The top 20 reasons for startup failure (as compiled by cbinsights) appear very naïve and basic –
1. No market need
2. Ran out of cash
3. Not the right team
4. Get outcompeted
5. Pricing/ Cost issues
6. User unfriendly product
7. Product without a business model
8. Poor marketing
9. Ignore customers
10. Products mistimed
11. Lose focus
12. Disharmony amongst investors
13. Pivot gone bad
14. Lack passion
15. Failed geographic expansion
16. No investor interest to continue
17. Legal challenges
18. Didn’t use network
20. Failure to pivot
India is currently the 4th largest startup incubator and over $58bn has flowed into nearly 3000 such companies. Much higher than $36bn which entered via FII investments into the country. The top 15 startups have generated a revenue of over $8.5bn in FY19. This comes at a loss of $3.7bn. Losses for the last three years accumulate to over $10bn! These are companies that have been cajoled by the governments and provided several luxuries that are unavailable to stable enterprises for the primary reason that they promise to provide jobs.

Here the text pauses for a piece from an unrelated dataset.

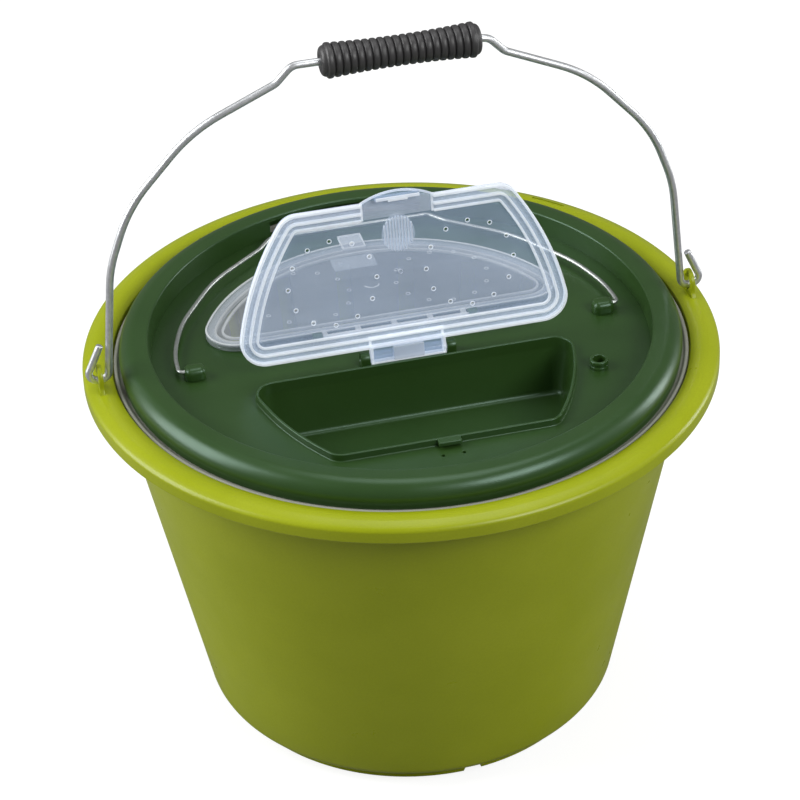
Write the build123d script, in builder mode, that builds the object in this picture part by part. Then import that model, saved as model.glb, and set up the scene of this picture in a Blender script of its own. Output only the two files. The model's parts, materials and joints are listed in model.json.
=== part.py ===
from build123d import *
import os
from math import cos, radians, sin

# Aerated bait bucket: a tapered bucket with a wire bail, a perforated basket that hangs in its mouth,
# and a lid with an aerator well under a clear flap and a bait hatch under a clear cover.
# Millimetres, +Z up, origin at the middle of the foot ring on the ground.
# +X runs along the bail's pivot line, and the aerator well is towards -Y.

os.makedirs("parts", exist_ok=True)

# ---------------------------------------------------------------- driving dimensions

# outer bucket
mouth_radius = 154.6        # inside of the rim, round the basket's flange
rim_width = 15.4            # from the mouth to the outer edge of the rim
rim_top = 216.0             # height of the rim over the ground
rim_plate = 2.8
rim_skirt_drop = 8.5
rim_skirt_wall = 2.6
rim_edge_round = 4.0
seat_depth = 5.0            # from the rim's top down to the basket's seat
seat_width = 4.6
seat_land = 11.0            # height of the straight land under the seat
wall_foot_inset = 41.7      # from the mouth in to the outer wall line at the ground
wall_shoulder = 1.1         # outer wall line beyond the mouth at the rim's top
bucket_wall = 2.5
bucket_floor = 3.0
heel_round = 8.0
floor_round = 3.0
foot_inset = 6.6            # from the wall line at the ground in to the foot ring
foot_height = 6.5
foot_wall = 3.0
notch_count = 4
notch_width = 10.0
notch_height = 4.6
notch_start = -86.0         # direction of the first drain notch, degrees
slot_direction = 44.5       # direction of the thin slot in the rim, degrees
slot_length = 21.0
slot_width = 1.4
slot_inset = 3.0            # from the rim's outer edge to the slot's middle
slot_depth = 1.6

# bail ears
ear_inset = 7.5             # from the rim's outer edge to the ear's middle plane
ear_thickness = 2.6
ear_radius = 7.0
ear_hole_radius = 4.0
ear_rise = 8.0              # from the rim's top to the middle of the ear's hole
ear_flare = 2.0
ear_flare_height = 3.2
ear_play = 0.1              # under the wire where it lies in the ear's hole

# bail and grip
bail_wire_radius = 2.0
bail_height = 167.1         # from the pivot line to the middle of the grip
bail_leg_setback = 4.7      # from the ear's middle plane to the leg
bail_hook_reach = 7.8       # from the ear's middle plane to the hook's outer leg
hook_tail_rise = 21.0
hook_tail_lean = 9.6
hook_inner_bend = 4.5
hook_outer_bend = 4.5
knee_setback = 6.3
knee_share = 0.394          # heights along the leg, as shares of the bail's height
hip_setback = 18.8
hip_share = 0.598
shoulder_setback = 53.8
shoulder_share = 0.828
leg_bend_share = 0.48
offset_reach = 59.5         # half width of the bail at the foot of its raised middle
offset_drop = 8.9
offset_bend = 10.0
straight_reach = 51.0       # half width of the raised straight middle
straight_bend = 8.0
grip_length = 83.0
grip_shift = 5.0            # the grip lies a little along the wire
grip_end_radius = 8.6
grip_waist_radius = 7.0
grip_bore_clearance = 0.3
grip_cap = 2.4
rib_count = 20
rib_rise = 0.9

# inner basket
basket_rim_clearance = 0.8  # round the flange, in the mouth
basket_flange = 2.4
basket_bead_width = 2.4
basket_bead_rise = 1.6
basket_clearance = 1.2      # round the basket's wall, in the seat
basket_draft = 11.2
basket_wall = 2.0
basket_floor = 2.2
basket_depth = 171.0        # from the seat down to the basket's floor
basket_slot_rows = 3
basket_slot_count = 24
basket_slot_width = 9.0
basket_slot_height = 38.0
basket_slot_pitch = 50.0
basket_slot_top = 30.0      # from the seat down to the first row of slots
floor_hole = 11.0
floor_hole_pitch = 20.0
floor_hole_margin = 12.0

# lid
lid_clearance = 1.6         # round the lid, inside the flange's bead
crown_overhang = 0.7
crown_width = 16.0
crown_round = 9.0
crown_height = 12.0         # of the bulged edge over the deck
crown_edge_round = 1.0
lid_wall = 2.2
deck_rise = 2.1             # of the deck over the lid's seat
deck_thickness = 2.5
lid_skirt = 12.5
scoop_width = 88.0          # finger opening in the rear inner wall of the bulged edge
scoop_height = 8.5
scoop_sill = 1.4
plan_radius = 133.5         # radius of the deck that the plan sizes of the lid below are given for

# aerator well
well_back = -24.0
well_front = -100.0
well_back_half = 88.0
well_mid_half = 77.0
well_mid = -67.0
well_front_half = 58.5
well_back_round = 11.0
well_front_round = 9.0
lip_wall = 1.5
lip_height = 4.0
well_depth = 29.0
well_floor = 2.5
well_taper = 4.4            # that the well narrows by on each side
catch_width = 12.0
catch_reach = 4.0
catch_thickness = 2.6
drain_radius = 1.0
drain_spacing = 11.0
drain_offset = 9.3

# hatch
cover_handle_gap = 17.8     # from the lid handle's back in to the cover's back edge
cover_centre_x = -2.6
cover_centre_y = -5.0
cover_chord = 14.4
cover_corner = 17.0
hatch_lip_height = 2.6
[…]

But the risk to this is two-fold. Firstly, the risk of sudden layoffs. It is estimated that these top 15 companies directly employ about 1.5lac people and indirectly affect the lives of over 20lakhs (excluding the customers of these companies). With the continuous need for funds to run the show, there is always the risk of closing down lingering…a dagger hangs by the thread for most of these employees. These startup entrepreneurs are well educated, street smart, highly networked and quite capable. Hence shutting shop and starting afresh would seldom be a problem for them. But certainly that’s not the case for their staff. Compare this to the top 15 old generation companies that have grown slowly but steadily.
While they have faced cyclical downturns, there has seldom been a case of major lay-offs atleast in the scale witnessed in these aggressive growth oriented companies.
Secondly, majority of the startups are technology driven and based on a complicated algorithm. This requires very few people at the managerial level, easily scalable and asset light business model. The biggest expense is for salaries (mid/lower level support staff) and discounts. The majority are employed in low value addition jobs such as driving, delivery boys, call centers etc. There is no skill that is generated in these employees who are in the age group of 18-30yrs. Rather a large amount of skill is wasted over a period as these semi-skilled and semi-educated people could otherwise be encouraged to practice a vocation that will improve their abilities.
The startup industry is a time bomb waiting to explode. The loss numbers globally and locally are mind boggling. The money flow into startups is startling despite the failure rates. The hype and aura surrounding it should subside and capital should be put to use in more tangible real assets that offer meaningful sustainable returns. Taking eyes of the profit number and focusing only on revenue is certainly not something to be taught in schools. The most important of all, declining standards of employability will become dismal in the years to come as the youth increasingly focus on making the quick buck by doing jobs much below their potential.